Bayern put forth an outstanding team effort to stifle and overwhelm a determined Paderborn.

SC Paderborn v Bayern Muenchen - DFB Cup
Age is only a number. Number 10.
Photo by Stuart Franklin/Bongarts/Getty Images
SC Paderborn v Bayern Muenchen - DFB Cup Photo by Stuart Franklin/Bongarts/Getty Images

Jersey Swap: Marlon Ritter. With the exception of the scene in which Sven Michel dispossessed Niklas Süle and provided a would-be assist to Phillip Tietz—who missed the open net—Paderborn’s most dangerous chances came on set pieces and build-up play through their central attacking midfielder, Marlon Ritter. Ritter flirted with a free-kick goal twice in the first half, once firing just outside the net and later again provoking a diving save from keeper Sven Ulreich. Ritter threatened Bayern Munich again in the second half, but was twice let down by teammates: Sebastian Schonlau headed a free-kick past the net, and Ben Zolinski served Ritter too late for him to capitalize on the chance.

Tip of the Hat: Joshua Kimmich. Another game, another goal for Bayern’s supercharged right-back. Kimmich brought his best offensive game to Paderborn, linking up repeatedly with Arjen Robben throughout the match and driving Bayern’s offense on the right flank.

Kimmich served up three key passes for his teammates and was rewarded with a well-earned goal of his own off a long ball from Mats Hummels. Bringing the ball down in the box, Kimmich sized up the situation, saw Lewandowski half-marked by two defenders to his left, and coolly shot the ball past Paderborn’s keeper inside the near post. That goal snuffed out any hope that Paderborn might advance in the DFB Pokal by a “fourth miracle.” Kimmich dashed off the field and into the arms of his backup, Rafinha, to celebrate. #Team.

Golf Clap: Mats Hummels. In contrast to his stablemate Niklas Süle, who seemed occasionally caught off guard by the attack-happy hosts, Hummels was rock solid all night, clearing away any and all danger that came his way, and sometimes his teammates’ way.

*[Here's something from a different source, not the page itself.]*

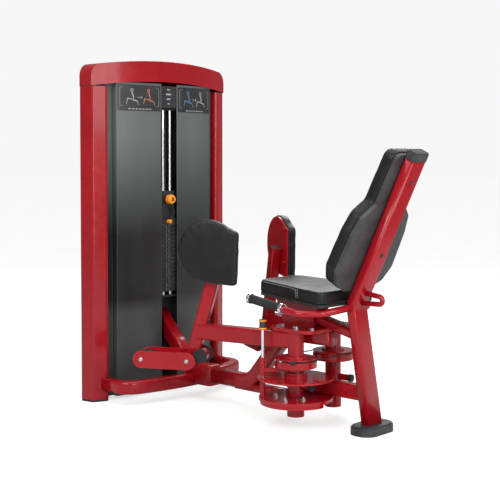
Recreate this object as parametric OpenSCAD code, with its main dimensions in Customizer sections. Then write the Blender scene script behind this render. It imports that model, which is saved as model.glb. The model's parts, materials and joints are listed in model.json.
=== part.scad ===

In addition to his lights-out defensive work, Hummels seemed to take a cue from Jerome Boateng and contributed equally on offense. Hummels lobbed two key passes his teammates’ way and crowned his evening with a brilliant assist off a Boateng-esque long ball to Joshua Kimmich.

Standing Ovation: Kingsley Coman. Coman was voted the fans’ man of the match, and for good reason. He dazzled almost all evening. Coman ran wild from beginning to end, giving Paderborn’s defense, and especially right-back Lukas Boeder, motion sickness. Coman burned Paderborn's defense to the tune of a 68% rate of won duels, scoring a goal of his own and providing an assist minutes later to Robert Lewandowski. Coman had no shortage of opportunities thereafter, but somewhat less luck in seizing them until he made way for Franck Ribery.

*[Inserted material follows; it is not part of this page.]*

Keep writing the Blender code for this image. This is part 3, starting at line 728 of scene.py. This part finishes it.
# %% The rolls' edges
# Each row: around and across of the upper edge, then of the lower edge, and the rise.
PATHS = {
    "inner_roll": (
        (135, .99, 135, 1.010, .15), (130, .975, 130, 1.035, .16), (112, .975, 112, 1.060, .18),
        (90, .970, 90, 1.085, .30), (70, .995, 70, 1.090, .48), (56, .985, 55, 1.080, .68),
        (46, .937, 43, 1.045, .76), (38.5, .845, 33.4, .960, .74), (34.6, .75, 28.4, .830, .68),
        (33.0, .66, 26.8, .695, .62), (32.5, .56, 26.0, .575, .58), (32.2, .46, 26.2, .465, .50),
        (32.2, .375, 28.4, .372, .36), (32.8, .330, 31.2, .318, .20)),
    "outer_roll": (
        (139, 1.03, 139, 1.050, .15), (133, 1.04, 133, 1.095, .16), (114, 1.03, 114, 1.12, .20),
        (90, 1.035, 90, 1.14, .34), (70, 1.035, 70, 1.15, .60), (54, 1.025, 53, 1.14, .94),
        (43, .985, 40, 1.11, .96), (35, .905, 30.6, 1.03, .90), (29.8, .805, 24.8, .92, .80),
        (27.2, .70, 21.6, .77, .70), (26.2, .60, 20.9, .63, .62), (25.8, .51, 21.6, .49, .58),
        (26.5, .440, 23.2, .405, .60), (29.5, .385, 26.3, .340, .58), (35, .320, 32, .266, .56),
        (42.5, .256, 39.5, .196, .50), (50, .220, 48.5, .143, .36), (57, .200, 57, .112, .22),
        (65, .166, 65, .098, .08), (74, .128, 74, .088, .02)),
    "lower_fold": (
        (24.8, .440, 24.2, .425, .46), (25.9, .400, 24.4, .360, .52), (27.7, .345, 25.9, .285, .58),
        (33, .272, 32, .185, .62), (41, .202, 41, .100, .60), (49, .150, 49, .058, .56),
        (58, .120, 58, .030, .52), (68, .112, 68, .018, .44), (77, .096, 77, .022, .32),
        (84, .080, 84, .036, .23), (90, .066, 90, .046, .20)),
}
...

Meister of the Match: Arjen Robben. Perhaps I am slightly biased (I refer the reader to my profile picture), but for me, Robben truly was the Dutch Meister tonight. At halftime, Robben had already logged an assist, 3 shots, and 4 key passes, while winning two out of three of his duels with Paderborn’s defense and managing a stellar (for a forward) passing rate of 89%. And that was at halftime.

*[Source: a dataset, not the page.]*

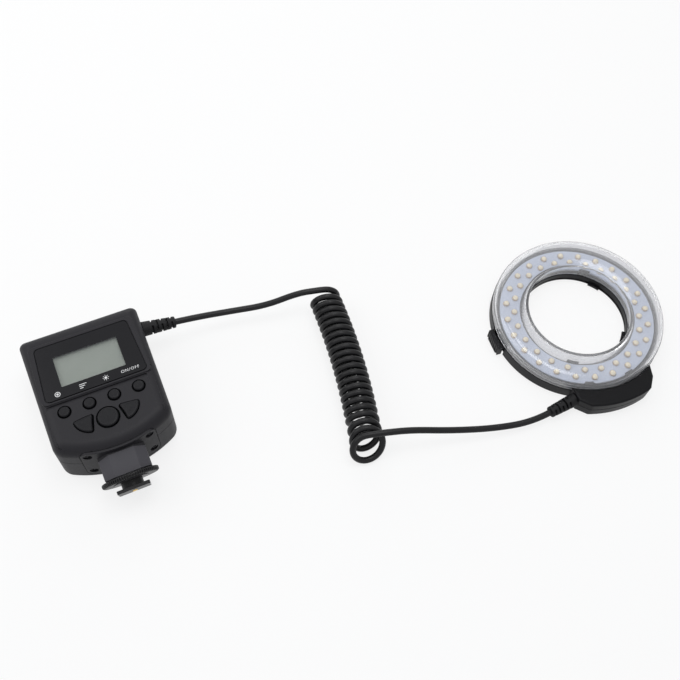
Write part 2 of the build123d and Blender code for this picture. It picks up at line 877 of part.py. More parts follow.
# Front shell of the control box
with BuildPart() as front_shell:
    with BuildSketch(box.offset(box_split)):
        add(box_outline())
    extrude(amount=box_depth - box_split)
    top_wall = front_shell.faces().filter_by(GeomType.PLANE).sort_by(Axis(box.origin, box.y_dir))[-1]
    fillet(top_wall.edges().sort_by(Axis.Z)[-1], box_top_round)
    # The shoulder round the raised face
    with BuildSketch(box.offset(shoulder_level)):
        add(box_outline())
        offset(amount=3)
        add(plateau_outline(), mode=Mode.SUBTRACT)
    extrude(amount=box_depth, mode=Mode.SUBTRACT)
    # Bezel round the display window
    with BuildSketch(box.offset(box_depth - 1)):
        add(trapezoid(bezel_half_top, bezel_half_bottom, bezel_top, bezel_bottom, bezel_corner))
    extrude(amount=1 + bezel_rise)
    # Hollow inside
    with BuildSketch(box.offset(box_split)):
        add(box_outline(box_wall))
        with Locations((0, box_top - box_top_round / 2)):
            Rectangle(3 * box_half_top, box_top_round, mode=Mode.SUBTRACT)
    extrude(amount=face_under - box_split, mode=Mode.SUBTRACT)
    # Seat of the window, the display's opening, the groove and the small hole
    with BuildSketch(box.offset(bezel_level - window_thickness - seat)):
        add(trapezoid(
            window_half_top + seat, window_half_bottom + seat, window_top + seat,
            window_bottom - seat, window_corner + seat,
        ))
    extrude(amount=2 * window_thickness, mode=Mode.SUBTRACT)
    with BuildSketch(box.offset(face_under - 1)):
        Rectangle(display_width + 2 * display_rim, display_height + 2 * display_rim)
    extrude(amount=box_wall + 2, mode=Mode.SUBTRACT)
    with BuildSketch(box.offset(box_depth - groove_depth)):
        with Locations(((groove_left + groove_right) / 2, groove_y)):
            SlotOverall(groove_right - groove_left, groove_width)
    extrude(amount=groove_depth + bezel_rise, mode=Mode.SUBTRACT)
    with BuildSketch(box.offset(box_depth - groove_depth)):
        with Locations(reset_hole):
            Circle(reset_hole_radius)
    extrude(amount=2 * groove_depth, mode=Mode.SUBTRACT)
    # Openings for the buttons
    with BuildSketch(box.offset(face_under - 1)):
        with Locations(*small_key_places):
            Circle(small_key_radius + key_gap)
        with Locations((0, cluster_y)):
            Circle(set_key_radius + key_gap)
        add(arrow_outline(-1, key_gap))
        add(arrow_outline(1, key_gap))
    extrude(amount=box_wall + 2, mode=Mode.SUBTRACT)
    # Posts for the board, bosses for the case screws and the mount's screws
    with BuildSketch(box.offset(pcb_level + pcb_thickness)):
        with Locations(*pcb_post_places):
            Circle(pcb_post_radius)
    extrude(amount=face_under - pcb_level - pcb_thickness)
    with BuildSketch(box.offset(box_split)):
        with Locations(*case_screw_places):
            Circle(case_boss_radius)
    extrude(amount=face_under - box_split)
    with BuildSketch(box.offset(box_split)):
        with Locations(*mount_block_places):
            Rectangle(mount_block_width, mount_block_depth)
    extrude(amount=mount_high - box_split)
    with BuildSketch(box.offset(pcb_level + pcb_thickness)):
        with Locations(*pcb_post_places):
            Circle(ring_screw_radius)
    extrude(amount=pcb_screw_length, mode=Mode.SUBTRACT)
    with BuildSketch(box.offset(box_split)):
        with Locations(*case_screw_places):
            Circle(case_screw_radius)
    extrude(amount=case_boss_top - box_split, mode=Mode.SUBTRACT)
    # Seat of the shoe mount, its screw holes, the strain relief's seat
    with BuildSketch(wall_plane.offset(box_bottom - mount_inner_face)):
        add(mount_outline(seat))
    extrude(amount=through, mode=Mode.SUBTRACT)
    with BuildSketch(wall_plane.offset(box_bottom - mount_inner_face)):
        with Locations(*mount_screw_places):
            Circle(mount_screw_radius)
    extrude(amount=-mount_screw_hole, mode=Mode.SUBTRACT)
    add(boot_room(relief_axis, box_side, box_wall, relief_root_radius), mode=Mode.SUBTRACT)
save(front_shell.part, "front_shell")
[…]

By game’s end, Robben had added two goals of his own. Robben ravaged Paderborn’s left flank all evening, as he combined relentlessly with Müller, then with Corentin Tolisso, and throughout with Kimmich to create space for attacks on goal. While Robben seems to struggle lately in executing his trademark cut inside, he has compensated by functioning as an advanced pivot, almost like a wide-right attacking midfielder, distracting defenders and creating chances for teammates. When chances fell his way, he capitalized on them, most spectacularly with a beautiful shot into the far corner.

It was not, however, a “typical Robben goal,” because Robben cut inside off the ball. Tolisso's cross fell to the feet of Sebastian Rudy, who ever so delicately set it up for Robben to fire with his left foot. It is as if Robben has reached the end of a transfiguration from soloing egotist to consummate team player. His effort did not go unrewarded tonight.